The report is aimed at gathering the views and practices of investment
managers, institutional investors and other interested parties, with a view
to developing a set of good practices on reducing over reliance on external
credit rating in the asset management space.
UNITED STATES
US Senate Finance
Chiefs Set Summer Hearings on Tax Reform
Senate Finance Committee Chairman Ron Wyden and Sen. Orrin Hatch, the
ranking Republican on the panel, said Thursday they have agreed on a set of
hearings this summer to spur movement toward comprehensive tax reform. In a
joint statement, Wyden and Hatch said it's time to build momentum for tax
reform by breaking the issue into smaller pieces. (MNI News)
EUROPE
When deciding to lower the
key ECB interest rates at its meeting, the Governing Council of the ECB
took the decision to cut the interest rate on the deposit facility to
-0.10%.
Today, national ministers in
the Justice Council backed the Commission's proposal to modernise European
rules on cross-border insolvency.
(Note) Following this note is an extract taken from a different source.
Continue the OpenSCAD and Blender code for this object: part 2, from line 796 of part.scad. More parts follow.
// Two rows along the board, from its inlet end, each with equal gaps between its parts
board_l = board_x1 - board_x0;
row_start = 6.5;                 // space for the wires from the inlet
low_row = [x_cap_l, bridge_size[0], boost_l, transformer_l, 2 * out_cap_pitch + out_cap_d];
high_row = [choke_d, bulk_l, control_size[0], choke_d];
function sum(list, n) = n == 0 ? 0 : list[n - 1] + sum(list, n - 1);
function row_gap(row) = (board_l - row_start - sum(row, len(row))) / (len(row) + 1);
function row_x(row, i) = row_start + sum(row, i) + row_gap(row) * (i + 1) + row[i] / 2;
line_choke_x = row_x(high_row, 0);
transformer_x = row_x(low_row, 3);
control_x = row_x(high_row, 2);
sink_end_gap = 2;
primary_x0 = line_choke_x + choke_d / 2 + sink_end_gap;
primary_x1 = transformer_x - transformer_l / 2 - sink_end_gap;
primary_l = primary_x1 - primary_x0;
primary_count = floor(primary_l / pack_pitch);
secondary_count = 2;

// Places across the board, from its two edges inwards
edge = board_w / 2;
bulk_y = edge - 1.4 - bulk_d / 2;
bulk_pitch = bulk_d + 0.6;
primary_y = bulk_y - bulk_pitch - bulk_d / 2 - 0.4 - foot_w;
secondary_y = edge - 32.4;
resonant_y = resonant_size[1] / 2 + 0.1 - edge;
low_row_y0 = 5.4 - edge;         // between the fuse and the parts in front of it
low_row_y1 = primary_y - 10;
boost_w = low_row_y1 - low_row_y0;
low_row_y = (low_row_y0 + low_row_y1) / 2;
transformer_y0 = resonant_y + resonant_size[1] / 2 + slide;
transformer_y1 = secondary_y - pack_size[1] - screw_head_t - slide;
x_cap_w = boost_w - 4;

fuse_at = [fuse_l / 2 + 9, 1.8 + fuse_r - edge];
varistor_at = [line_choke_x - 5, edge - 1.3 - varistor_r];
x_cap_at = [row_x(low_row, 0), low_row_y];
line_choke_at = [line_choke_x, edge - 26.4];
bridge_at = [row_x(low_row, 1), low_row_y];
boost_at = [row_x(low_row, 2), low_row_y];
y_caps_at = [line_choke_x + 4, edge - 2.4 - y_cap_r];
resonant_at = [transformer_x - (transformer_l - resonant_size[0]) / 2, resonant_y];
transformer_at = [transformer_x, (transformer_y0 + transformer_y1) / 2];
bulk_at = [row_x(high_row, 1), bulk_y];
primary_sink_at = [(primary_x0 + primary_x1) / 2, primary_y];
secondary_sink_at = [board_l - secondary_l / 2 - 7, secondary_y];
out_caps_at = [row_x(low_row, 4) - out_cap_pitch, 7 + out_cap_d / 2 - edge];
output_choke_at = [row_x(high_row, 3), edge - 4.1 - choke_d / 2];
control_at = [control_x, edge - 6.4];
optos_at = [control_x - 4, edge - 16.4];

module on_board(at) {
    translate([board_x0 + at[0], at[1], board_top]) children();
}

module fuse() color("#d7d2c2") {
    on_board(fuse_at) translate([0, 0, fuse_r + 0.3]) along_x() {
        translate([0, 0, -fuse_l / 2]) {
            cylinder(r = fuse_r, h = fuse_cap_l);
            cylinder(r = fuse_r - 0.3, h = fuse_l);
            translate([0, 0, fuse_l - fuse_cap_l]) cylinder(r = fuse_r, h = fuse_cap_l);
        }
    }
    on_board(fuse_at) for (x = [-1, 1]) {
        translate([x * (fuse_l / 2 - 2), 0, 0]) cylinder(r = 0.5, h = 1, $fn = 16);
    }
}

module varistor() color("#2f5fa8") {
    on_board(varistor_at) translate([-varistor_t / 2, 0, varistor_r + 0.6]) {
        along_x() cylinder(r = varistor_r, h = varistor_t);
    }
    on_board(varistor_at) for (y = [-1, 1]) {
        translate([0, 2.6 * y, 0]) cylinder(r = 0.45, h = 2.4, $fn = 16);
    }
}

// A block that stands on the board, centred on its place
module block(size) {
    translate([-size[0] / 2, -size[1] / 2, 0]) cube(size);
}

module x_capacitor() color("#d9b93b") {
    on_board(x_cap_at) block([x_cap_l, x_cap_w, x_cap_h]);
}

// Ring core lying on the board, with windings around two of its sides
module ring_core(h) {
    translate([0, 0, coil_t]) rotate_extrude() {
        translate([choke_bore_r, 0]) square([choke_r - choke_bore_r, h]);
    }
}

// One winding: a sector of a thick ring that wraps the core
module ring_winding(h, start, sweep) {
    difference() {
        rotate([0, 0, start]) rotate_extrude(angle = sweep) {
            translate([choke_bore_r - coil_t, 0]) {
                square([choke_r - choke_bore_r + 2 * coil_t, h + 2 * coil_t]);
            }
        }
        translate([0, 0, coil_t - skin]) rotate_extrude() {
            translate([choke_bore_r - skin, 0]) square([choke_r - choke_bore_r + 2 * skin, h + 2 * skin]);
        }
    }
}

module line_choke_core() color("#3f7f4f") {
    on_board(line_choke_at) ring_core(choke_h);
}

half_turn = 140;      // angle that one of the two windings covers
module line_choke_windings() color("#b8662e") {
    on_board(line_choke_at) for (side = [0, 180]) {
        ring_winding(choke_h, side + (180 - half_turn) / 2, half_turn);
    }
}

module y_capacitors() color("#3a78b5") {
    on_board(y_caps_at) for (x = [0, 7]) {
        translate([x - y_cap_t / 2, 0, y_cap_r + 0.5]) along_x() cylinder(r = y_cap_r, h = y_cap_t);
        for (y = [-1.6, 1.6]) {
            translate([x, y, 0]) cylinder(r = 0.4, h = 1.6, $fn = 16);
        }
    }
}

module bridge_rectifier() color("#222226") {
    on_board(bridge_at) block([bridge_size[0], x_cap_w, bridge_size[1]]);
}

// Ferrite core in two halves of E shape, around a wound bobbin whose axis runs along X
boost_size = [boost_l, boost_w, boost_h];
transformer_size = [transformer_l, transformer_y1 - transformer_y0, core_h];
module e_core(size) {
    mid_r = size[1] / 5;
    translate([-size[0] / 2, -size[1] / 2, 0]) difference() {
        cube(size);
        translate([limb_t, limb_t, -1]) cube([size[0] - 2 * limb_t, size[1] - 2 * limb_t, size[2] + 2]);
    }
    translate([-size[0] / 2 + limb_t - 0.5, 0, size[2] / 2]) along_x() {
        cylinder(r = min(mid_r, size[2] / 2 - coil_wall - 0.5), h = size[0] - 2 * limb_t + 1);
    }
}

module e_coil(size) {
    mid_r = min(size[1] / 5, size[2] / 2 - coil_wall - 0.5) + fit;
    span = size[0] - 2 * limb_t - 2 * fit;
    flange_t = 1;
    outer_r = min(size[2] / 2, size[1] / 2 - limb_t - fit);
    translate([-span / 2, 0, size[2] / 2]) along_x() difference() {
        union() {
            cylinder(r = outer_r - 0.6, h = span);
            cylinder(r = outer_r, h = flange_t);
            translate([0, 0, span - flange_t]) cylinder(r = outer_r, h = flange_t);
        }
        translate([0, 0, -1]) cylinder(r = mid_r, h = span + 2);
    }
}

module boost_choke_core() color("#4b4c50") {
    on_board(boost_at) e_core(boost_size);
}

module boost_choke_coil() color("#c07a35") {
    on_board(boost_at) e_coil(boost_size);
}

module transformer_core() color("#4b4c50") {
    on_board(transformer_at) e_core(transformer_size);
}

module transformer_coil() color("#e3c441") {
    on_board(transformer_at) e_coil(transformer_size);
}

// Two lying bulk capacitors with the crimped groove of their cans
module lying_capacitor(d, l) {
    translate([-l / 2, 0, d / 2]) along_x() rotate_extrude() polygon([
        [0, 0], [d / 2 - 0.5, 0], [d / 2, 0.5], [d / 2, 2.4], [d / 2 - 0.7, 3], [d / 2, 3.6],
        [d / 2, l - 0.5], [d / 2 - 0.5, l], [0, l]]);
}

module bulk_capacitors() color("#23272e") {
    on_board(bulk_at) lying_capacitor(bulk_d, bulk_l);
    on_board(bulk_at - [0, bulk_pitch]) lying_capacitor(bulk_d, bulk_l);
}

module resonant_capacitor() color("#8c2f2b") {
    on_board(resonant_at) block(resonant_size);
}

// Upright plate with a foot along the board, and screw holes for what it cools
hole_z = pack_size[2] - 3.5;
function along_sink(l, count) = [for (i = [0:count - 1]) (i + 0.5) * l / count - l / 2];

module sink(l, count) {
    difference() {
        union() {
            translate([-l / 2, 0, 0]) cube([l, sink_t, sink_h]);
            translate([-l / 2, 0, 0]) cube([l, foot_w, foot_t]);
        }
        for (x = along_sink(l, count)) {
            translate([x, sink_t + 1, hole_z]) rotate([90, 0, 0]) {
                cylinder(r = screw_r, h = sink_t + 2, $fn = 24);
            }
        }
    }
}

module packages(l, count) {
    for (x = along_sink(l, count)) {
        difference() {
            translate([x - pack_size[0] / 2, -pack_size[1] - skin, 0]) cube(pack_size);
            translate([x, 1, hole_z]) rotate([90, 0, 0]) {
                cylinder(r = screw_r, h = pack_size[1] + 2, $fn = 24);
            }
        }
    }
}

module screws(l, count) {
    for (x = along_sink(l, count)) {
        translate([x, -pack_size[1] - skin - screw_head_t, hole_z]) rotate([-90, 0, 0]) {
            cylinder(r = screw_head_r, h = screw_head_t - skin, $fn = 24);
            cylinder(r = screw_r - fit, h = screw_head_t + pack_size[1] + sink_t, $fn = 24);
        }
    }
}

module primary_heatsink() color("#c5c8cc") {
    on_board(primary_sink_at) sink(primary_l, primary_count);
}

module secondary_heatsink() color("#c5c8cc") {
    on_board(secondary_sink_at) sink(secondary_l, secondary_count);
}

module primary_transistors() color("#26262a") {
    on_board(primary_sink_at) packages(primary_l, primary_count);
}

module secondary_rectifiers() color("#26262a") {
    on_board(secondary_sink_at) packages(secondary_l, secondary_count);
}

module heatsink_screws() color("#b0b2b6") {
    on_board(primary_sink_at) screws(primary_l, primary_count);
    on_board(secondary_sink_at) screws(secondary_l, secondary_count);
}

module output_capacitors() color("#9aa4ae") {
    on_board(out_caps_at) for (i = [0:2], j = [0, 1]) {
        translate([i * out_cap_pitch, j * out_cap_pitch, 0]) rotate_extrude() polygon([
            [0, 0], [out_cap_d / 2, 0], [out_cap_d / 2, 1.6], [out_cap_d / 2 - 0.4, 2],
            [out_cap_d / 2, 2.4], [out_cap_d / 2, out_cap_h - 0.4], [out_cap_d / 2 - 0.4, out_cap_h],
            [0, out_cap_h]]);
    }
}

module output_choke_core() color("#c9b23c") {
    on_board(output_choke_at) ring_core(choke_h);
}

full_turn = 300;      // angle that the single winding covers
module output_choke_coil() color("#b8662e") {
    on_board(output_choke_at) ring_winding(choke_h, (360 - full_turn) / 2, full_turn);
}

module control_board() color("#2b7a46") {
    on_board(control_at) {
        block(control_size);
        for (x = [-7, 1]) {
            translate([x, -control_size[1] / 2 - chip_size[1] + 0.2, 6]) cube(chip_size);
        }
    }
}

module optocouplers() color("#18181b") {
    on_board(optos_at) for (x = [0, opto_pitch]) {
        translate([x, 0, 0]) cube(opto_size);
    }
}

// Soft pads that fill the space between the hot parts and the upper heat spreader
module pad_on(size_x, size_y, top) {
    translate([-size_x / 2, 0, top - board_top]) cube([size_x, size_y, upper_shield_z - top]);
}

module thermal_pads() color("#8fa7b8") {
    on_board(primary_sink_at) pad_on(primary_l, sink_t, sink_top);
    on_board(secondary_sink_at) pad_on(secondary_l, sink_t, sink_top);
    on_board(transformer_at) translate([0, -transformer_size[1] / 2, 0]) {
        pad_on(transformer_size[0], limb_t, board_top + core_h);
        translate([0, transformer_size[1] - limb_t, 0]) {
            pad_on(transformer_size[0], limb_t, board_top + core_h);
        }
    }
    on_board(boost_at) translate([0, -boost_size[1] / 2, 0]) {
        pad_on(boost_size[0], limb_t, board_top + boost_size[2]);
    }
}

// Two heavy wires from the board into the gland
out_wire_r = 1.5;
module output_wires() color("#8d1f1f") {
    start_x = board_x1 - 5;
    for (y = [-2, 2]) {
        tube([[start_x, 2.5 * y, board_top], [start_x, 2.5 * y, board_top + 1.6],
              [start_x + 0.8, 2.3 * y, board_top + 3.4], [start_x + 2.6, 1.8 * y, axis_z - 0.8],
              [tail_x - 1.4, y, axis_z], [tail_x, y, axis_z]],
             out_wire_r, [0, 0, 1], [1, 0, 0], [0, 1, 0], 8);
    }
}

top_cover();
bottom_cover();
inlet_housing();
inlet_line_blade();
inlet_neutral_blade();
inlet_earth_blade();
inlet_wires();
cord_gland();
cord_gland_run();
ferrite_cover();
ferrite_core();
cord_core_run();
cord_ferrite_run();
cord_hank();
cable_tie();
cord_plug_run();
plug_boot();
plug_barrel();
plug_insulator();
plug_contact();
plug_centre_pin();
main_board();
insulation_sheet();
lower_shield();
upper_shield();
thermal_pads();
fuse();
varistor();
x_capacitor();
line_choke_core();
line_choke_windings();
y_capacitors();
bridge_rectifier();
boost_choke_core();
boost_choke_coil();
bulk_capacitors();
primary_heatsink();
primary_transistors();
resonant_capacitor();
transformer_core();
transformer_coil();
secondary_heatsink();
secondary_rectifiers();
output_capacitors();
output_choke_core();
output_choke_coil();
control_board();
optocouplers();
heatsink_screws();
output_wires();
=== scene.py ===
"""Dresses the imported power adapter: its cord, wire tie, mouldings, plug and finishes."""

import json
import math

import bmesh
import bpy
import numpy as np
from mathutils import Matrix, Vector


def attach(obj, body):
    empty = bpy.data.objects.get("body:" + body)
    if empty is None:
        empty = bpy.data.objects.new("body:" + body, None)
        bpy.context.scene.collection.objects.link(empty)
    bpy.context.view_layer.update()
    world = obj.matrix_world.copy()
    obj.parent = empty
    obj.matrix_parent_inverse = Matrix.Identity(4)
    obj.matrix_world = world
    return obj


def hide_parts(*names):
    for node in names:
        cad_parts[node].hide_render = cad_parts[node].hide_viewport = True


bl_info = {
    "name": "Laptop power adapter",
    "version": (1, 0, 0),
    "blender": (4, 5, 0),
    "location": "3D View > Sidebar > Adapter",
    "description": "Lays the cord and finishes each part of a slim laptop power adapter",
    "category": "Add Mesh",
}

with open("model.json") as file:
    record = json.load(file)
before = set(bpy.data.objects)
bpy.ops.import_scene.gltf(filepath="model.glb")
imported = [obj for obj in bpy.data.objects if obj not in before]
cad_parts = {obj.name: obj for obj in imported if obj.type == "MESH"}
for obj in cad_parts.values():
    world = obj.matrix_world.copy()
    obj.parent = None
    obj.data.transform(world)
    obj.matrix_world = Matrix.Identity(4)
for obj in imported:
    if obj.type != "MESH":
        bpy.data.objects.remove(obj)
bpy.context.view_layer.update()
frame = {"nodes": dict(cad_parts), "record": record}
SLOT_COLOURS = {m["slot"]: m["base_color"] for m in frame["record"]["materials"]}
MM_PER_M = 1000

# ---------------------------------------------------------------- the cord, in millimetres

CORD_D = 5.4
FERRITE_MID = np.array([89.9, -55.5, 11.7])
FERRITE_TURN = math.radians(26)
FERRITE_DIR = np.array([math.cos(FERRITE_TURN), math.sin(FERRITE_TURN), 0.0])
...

The modernised Insolvency Regulation will
provide a new approach to help businesses overcome financial difficulties,
shifting the focus away from liquidation, while protecting creditors' right
to get their money back.
ESMA announces
three open hearings on MiFID II
ESMA has opened registrations for the three open hearings on MiFID
II/MiFIR. The hearings will take place on 7 and 8 July and are open to the
public free of charge. Please note however that due to the expected high
level of interest attendance is limited to one person per
company/association.
The International Monetary
Fund has warned that a housing bubble could derail the UK's economic
recovery, as it urged the government to consider reining in the Help to Buy
scheme and called on the Bank of England to clamp down on risky mortgages.